_JOB_. In the entries below, identify every line with the string "scene" and copy it.

_ENTRIES PROVIDED_.
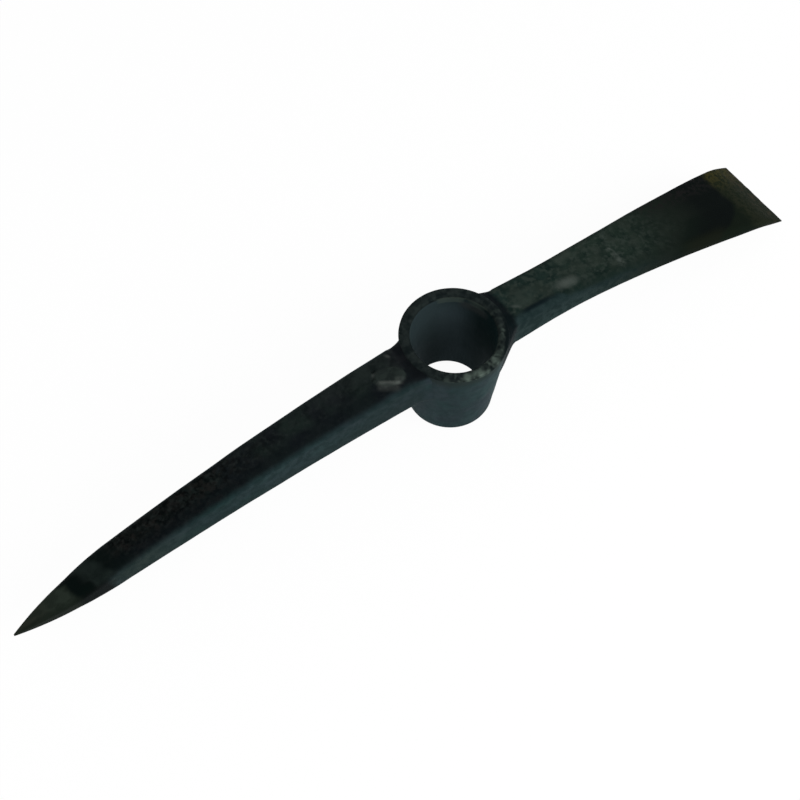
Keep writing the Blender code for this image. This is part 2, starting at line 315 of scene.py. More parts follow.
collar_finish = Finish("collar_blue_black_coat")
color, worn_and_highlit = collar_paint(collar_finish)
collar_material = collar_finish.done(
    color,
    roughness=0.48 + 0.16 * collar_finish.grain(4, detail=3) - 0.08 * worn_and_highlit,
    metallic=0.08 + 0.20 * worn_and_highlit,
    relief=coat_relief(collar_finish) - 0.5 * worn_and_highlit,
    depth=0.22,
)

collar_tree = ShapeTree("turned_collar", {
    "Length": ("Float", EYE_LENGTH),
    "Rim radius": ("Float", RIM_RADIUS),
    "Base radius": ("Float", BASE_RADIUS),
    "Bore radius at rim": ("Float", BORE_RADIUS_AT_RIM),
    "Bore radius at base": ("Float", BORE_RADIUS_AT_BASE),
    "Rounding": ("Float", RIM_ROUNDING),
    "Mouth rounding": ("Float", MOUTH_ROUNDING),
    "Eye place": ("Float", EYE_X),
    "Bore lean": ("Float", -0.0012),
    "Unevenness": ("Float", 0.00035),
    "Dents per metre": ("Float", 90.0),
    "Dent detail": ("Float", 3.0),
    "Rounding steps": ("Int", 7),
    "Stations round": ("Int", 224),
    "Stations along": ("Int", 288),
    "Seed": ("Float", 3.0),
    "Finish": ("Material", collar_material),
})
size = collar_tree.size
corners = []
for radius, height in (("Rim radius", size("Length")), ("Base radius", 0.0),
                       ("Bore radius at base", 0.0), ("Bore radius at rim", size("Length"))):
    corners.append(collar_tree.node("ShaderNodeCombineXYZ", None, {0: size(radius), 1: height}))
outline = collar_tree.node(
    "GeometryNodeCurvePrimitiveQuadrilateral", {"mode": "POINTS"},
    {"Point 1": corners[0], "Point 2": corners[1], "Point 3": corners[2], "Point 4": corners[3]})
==
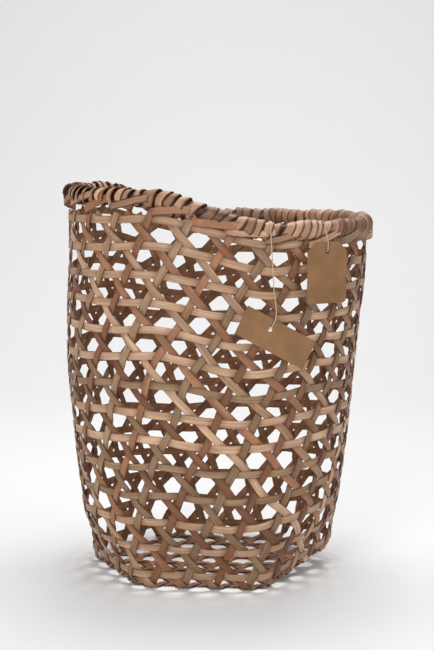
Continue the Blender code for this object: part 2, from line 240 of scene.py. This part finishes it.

_ANSWER TO THE PROBLEM_.
Keep writing the Blender code for this image. This is part 2, starting at line 315 of scene.py. More parts follow.
Continue the Blender code for this object: part 2, from line 240 of scene.py. This part finishes it.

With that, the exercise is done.